A pretty interesting site that offers some worthwhile numbers. According to the site federal and local governments spend about 350 billion dollars a year on various safety net programs, 13 in all which are listed by the site. When one considers the cost of these programs including their administration cost one has to wonder what sort of savings could be achieved by consolidating them and going to a straight benefit payment scheme.
(I have excluded the big health programs and SSI, I believe one needs to exclude these from safety net programs, Medicaid and Medicare in dealing with the health care industry is a very unique animal and shouldn’t have to have it’s mission muddled by being lumped in with far different programs. SSI has really come to be more of a retirement account system than a true “safety net” program, this is evidenced by the amount of people who receive the benefit despite not being in poverty).
Another point the site makes is that while safety net spending has increased what has increased just as fast are various subsidies to the middle class, things like the mortgage interest deduction, for instance. While this a worthy axe to grind I think that it isn’t quite right to lump the two together. For instance since many subsidies to the middle and upper class occur in tax breaks it is more reasonable to lump that problem in with the deficit problem, creating shortfalls in revenue increases debt, than it is to lump it in with shortfalls in safety net spending. If those revenues were coming in the most likely thing to do with them would be relieve debt not pay out the funds elsewhere.
So, in any rate, if we take 350 billion dollars of spending and divide it up amongst 40 million people living in poverty as a direct payment benefit it gives you $8,750.00 dollars a year. Not a great windfall by any measure. Now it must be remembered that when we count those 40 million people we are including members of families. So if those dollars were spent on a per person basis a family of four would be bringing in $35,000.00 a year. Which interestingly enough is quite close to the number conservative groups have given for the value of welfare programs received by the poor. (Which we know is a flawed number, since very few people apply for and receive that many benefits). So there is room within these totals to give individuals more and families less.
This scenario leads to an argument that without proper oversight this would lead to a lot of abuse within in the system.
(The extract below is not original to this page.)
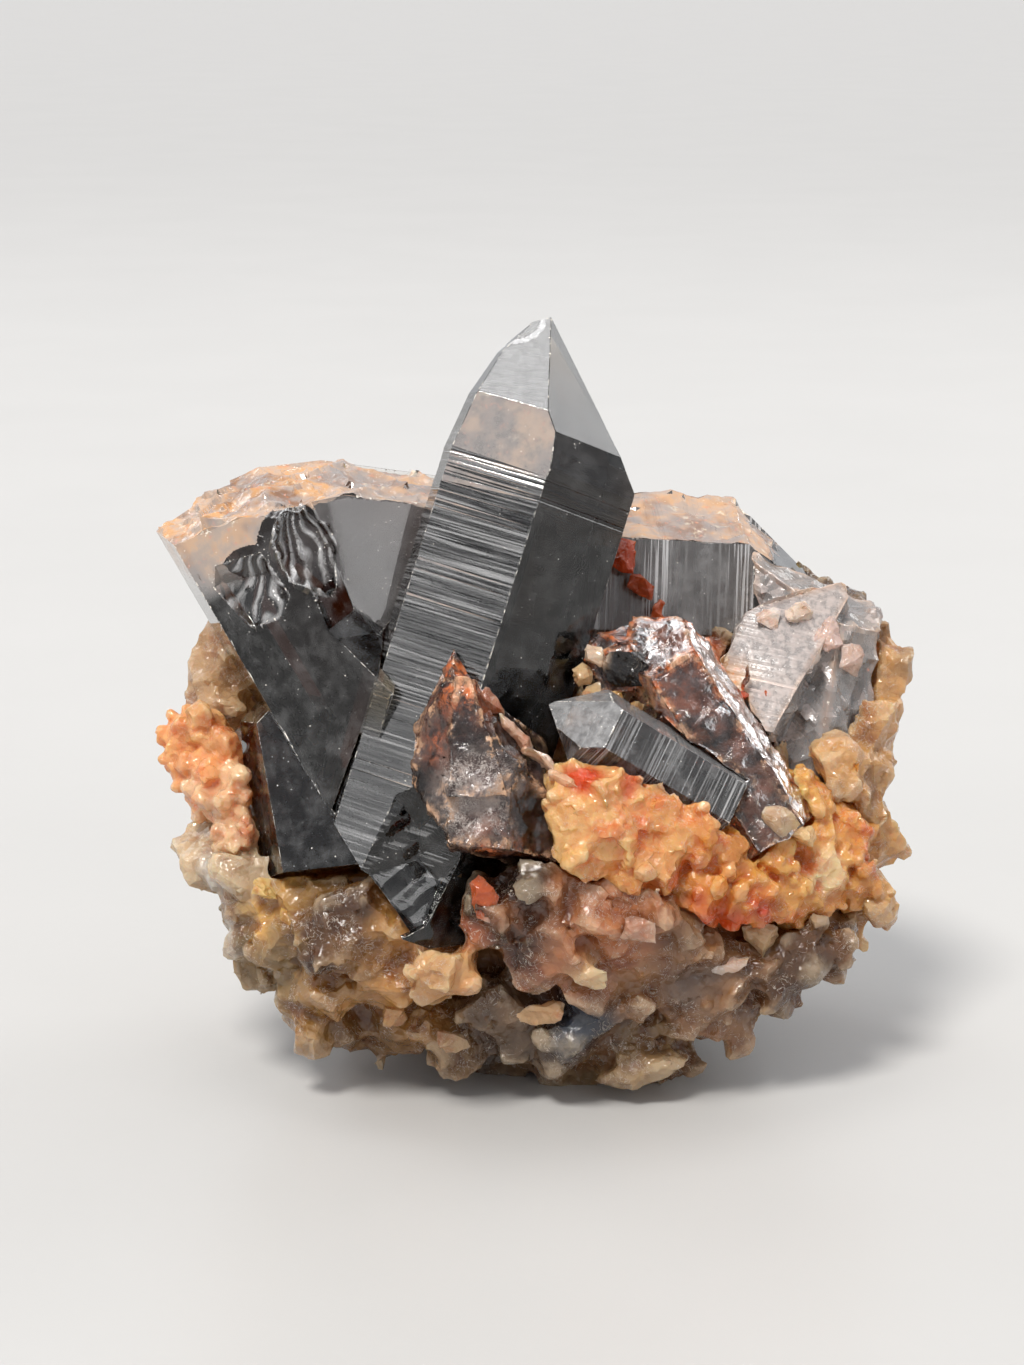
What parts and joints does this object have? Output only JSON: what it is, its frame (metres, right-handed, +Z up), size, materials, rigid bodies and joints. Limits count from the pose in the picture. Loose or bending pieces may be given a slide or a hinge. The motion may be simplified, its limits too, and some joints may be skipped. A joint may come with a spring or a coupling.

I find this to be a poor argument and here is the reason, if oversight results in savings far beyond the entirety of administrative costs then this may be a worthwhile argument, however if it does not then you are essentially just punishing people, which we shouldn’t be doing to poor people.
I would have a greater concern, which is that by axing all the administrative jobs you are axing a serious amount of good jobs out of the economy. Yes consumption should remain flat since you are moving that consumptive power to other people, but you are in essence destroying an industry. Even a grossly inefficient industry employs people. This for me is the greatest argument against the direct benefit scheme.
It is a good site that provides much food for thought.